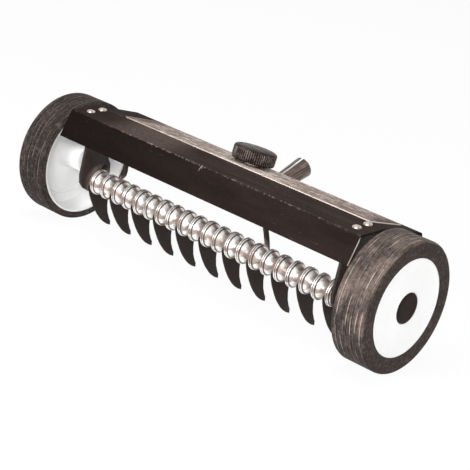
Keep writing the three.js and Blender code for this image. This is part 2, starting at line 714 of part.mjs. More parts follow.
function strapSections() {
  const middle = STRAP_TOP - STRAP_THICKNESS / 2;
  const flat = { wide: STRAP_WIDTH / 2, high: STRAP_THICKNESS / 2, corner: STRAP_CORNER_SHARE };
  const bend = LABEL_FACE.at(KNOB_ALONG + STRAP_TRAIL + STRAP_BEND, middle);
  const foot = onSocket(SOCKET_LENGTH * SOCKET_BEND_SHARE);
  const fall = (share) => bend.map((value, i) => value + (foot[i] - value) * share);
  const fallUp = unit([bend[1] - foot[1], foot[0] - bend[0]]);
  const between = (a, b) => unit([a[0] + b[0], a[1] + b[1]]);
  const [swellWide, swellHigh, swellCorner] = SOCKET_SWELL_SHARES;
  const [throatWide, throatHigh, throatCorner] = SOCKET_THROAT_SHARES;
  return [
    { ...flat, centre: LABEL_FACE.at(KNOB_ALONG - STRAP_LEAD, middle), up: LABEL_FACE.up },
    { ...flat, centre: LABEL_FACE.at(KNOB_ALONG + STRAP_TRAIL, middle), up: LABEL_FACE.up },
    { ...flat, centre: fall(STRAP_FALL_START_SHARE), up: between(LABEL_FACE.up, fallUp) },
    {
      centre: fall(STRAP_FALL_END_SHARE), up: between(fallUp, SOCKET_UP), corner: STRAP_CORNER_SHARE,
      wide: flat.wide * STRAP_NARROW_SHARE, high: flat.high * STRAP_THICK_SHARE,
    },
    {
      centre: onSocket(SOCKET_LENGTH * SOCKET_SWELL_SHARE), up: SOCKET_UP, corner: swellCorner,
      wide: flat.wide * swellWide, high: SOCKET_NECK_RADIUS * swellHigh,
    },
    {
      centre: onSocket(SOCKET_LENGTH * SOCKET_THROAT_SHARE), up: SOCKET_UP, corner: throatCorner,
      wide: flat.wide * throatWide, high: SOCKET_NECK_RADIUS * throatHigh,
    },
  ];
}

function handleSocket() {
  const waist = SOCKET_NECK_RADIUS * SOCKET_WAIST_SHARE;
  const outer = [
    ...strapSections(),
    roundSection(1, SOCKET_NECK_RADIUS),
    roundSection(SOCKET_FLARE_SHARE, waist),
    roundSection(0, SOCKET_MOUTH_RADIUS),
  ];
  const beyondShare = -CUT_OVERRUN / SOCKET_LENGTH;
  const flare = (SOCKET_MOUTH_RADIUS - waist) / (SOCKET_LENGTH * SOCKET_FLARE_SHARE);
  const inner = [
    roundSection(SOCKET_BORE_SHARE, SOCKET_NECK_RADIUS - SOCKET_WALL),
    roundSection(SOCKET_FLARE_SHARE, waist - SOCKET_WALL),
    roundSection(beyondShare, SOCKET_MOUTH_RADIUS - SOCKET_WALL + flare * CUT_OVERRUN),
  ];
  const slitStart = SOCKET_LENGTH * SOCKET_SLIT_SHARE;
  const slitTop = SOCKET_MOUTH_RADIUS + CUT_OVERRUN;
  const slitOutline = [
    onSocket(slitStart), onSocket(-CUT_OVERRUN),
    onSocket(-CUT_OVERRUN, slitTop), onSocket(slitStart, slitTop),
  ];
  const slit = prism(slitOutline, [-SOCKET_SLIT / 2, SOCKET_SLIT / 2]);
  const strapBottom = STRAP_TOP - STRAP_THICKNESS;
  const studBore = boreThrough(STUD_RADIUS + STUD_GAP, strapBottom, STRAP_TOP, LABEL_FACE, 0, KNOB_ALONG);
  return joined([lofted(outer)], [lofted(inner), slit, studBore]);
}

// Assembly

const group = new THREE.Group();
group.name = "lawn_aerator";

function place(name, geometry, slot) {
  const plain = geometry.index ? geometry.toNonIndexed() : geometry.clone();
  plain.deleteAttribute("uv");
  plain.computeVertexNormals();
  const mesh = new THREE.Mesh(plain, slot);
  mesh.name = name;
  group.add(mesh);
}

const numbered = (stem, number) => `${stem}_${String(number).padStart(2, "0")}`;

place("deck", deck(), MATERIALS.deckPaint);
place("label_plate", labelPlate(), MATERIALS.label);

[["left", -1], ["right", 1]].forEach(([word, side]) => {
  place(`bracket_${word}`, bracket(side), MATERIALS.bracketPaint);
  place(`rivet_${word}_front`, rivet(side, RIVET_PLACE_SHARES[0]), MATERIALS.rivet);
  place(`rivet_${word}_rear`, rivet(side, RIVET_PLACE_SHARES[1]), MATERIALS.rivet);
  place(`shaft_nut_${word}`, shaftNut(side), MATERIALS.zinc);
  place(`wheel_axle_${word}`, wheelPiece(axleOutline(), side, WHEEL_SIDES), MATERIALS.zinc);
  place(`axle_washer_${word}`, wheelPiece(washerOutline(), side, TUBE_SIDES), MATERIALS.zinc);
  place(`tyre_${word}`, wheelPiece(tyreOutline(), side, WHEEL_SIDES), MATERIALS.tyre);
  place(`rim_${word}`, wheelPiece(rimOutline(), side, WHEEL_SIDES), MATERIALS.rim);
  place(`hub_cap_${word}`, wheelPiece(capOutline(), side, TUBE_SIDES), MATERIALS.cap);
});

place("tine_shaft", tineShaft(), MATERIALS.zinc);

const rowStart = -PLATE_INNER_X + ROW_GAP;
for (let i = 0; i < TINE_COUNT; i += 1) {
  place(numbered("tine", i + 1), tine(rowStart + PITCH * i), MATERIALS.tineSteel);
}
for (let i = 0; i < SPOOL_COUNT; i += 1) {
  const afterTine = rowStart + PITCH * Math.floor(i / SPOOLS_PER_TINE) + TINE_THICKNESS + ROW_GAP;
  const from = afterTine + (i % SPOOLS_PER_TINE) * (SPOOL_LENGTH + ROW_GAP);
  place(numbered("spool", i + 1), spool(from), MATERIALS.spool);
}

place("stay_left", stay(0), MATERIALS.bracketPaint);
place("stay_right", stay(1), MATERIALS.bracketPaint);
place("handle_socket", handleSocket(), MATERIALS.socket);
place("knob", knob(), MATERIALS.knob);
place("knob_stud", knobStud(), MATERIALS.zinc);
place("clamp_nut", clampNut(), MATERIALS.zinc);

// Floor at zero, box centred on the origin
const box = new THREE.Box3().setFromObject(group);
const boxMiddle = box.getCenter(new THREE.Vector3());
group.children.forEach((mesh) => mesh.geometry.translate(-boxMiddle.x, -boxMiddle.y, -box.min.z));

export default group;
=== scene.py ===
# Looks of the rolling lawn aerator head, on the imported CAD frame. Lengths are in metres.
import json
import math

import bmesh
import bpy
from mathutils import Matrix, Vector


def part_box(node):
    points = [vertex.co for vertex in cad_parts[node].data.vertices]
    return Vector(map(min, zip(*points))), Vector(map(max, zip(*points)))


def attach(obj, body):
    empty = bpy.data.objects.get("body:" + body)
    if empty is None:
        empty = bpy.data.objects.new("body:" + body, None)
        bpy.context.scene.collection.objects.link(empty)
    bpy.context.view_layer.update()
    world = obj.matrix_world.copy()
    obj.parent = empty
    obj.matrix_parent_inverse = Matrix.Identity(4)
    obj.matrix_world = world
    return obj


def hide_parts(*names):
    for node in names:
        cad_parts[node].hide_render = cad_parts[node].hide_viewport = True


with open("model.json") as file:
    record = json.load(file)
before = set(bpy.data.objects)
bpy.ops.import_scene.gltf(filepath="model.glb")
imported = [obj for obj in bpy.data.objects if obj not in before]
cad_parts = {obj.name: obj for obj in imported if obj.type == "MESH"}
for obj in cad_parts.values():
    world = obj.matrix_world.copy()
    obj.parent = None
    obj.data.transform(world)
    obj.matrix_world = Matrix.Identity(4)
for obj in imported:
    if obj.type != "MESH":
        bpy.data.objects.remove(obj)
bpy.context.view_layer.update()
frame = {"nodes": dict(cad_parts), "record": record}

NODES = frame["nodes"]
MM = 0.001
FULL_TURN = 2 * math.pi

# Camera fitted to the photograph, from the middle of the wheel axle
CAMERA_FROM_AXLE = (0.856945, -1.058660, 0.418190)
CAMERA_RIGHT = (0.73039454, 0.6552682, 0.19273661)
CAMERA_UP = (-0.34037149, 0.10453804, 0.9344619)
CAMERA_BACK = (0.59217487, -0.74812792, 0.29938862)
CAMERA_LENS = 119.38
CAMERA_SENSOR = 36
CAMERA_REACH = 100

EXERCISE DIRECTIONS
Give again, word for word, only the lines running from the line with "points = [vertex.co" through the line with "obj.parent = empty"; include both of those lines.

WRITTEN SOLUTION
    points = [vertex.co for vertex in cad_parts[node].data.vertices]
    return Vector(map(min, zip(*points))), Vector(map(max, zip(*points)))


def attach(obj, body):
    empty = bpy.data.objects.get("body:" + body)
    if empty is None:
        empty = bpy.data.objects.new("body:" + body, None)
        bpy.context.scene.collection.objects.link(empty)
    bpy.context.view_layer.update()
    world = obj.matrix_world.copy()
    obj.parent = empty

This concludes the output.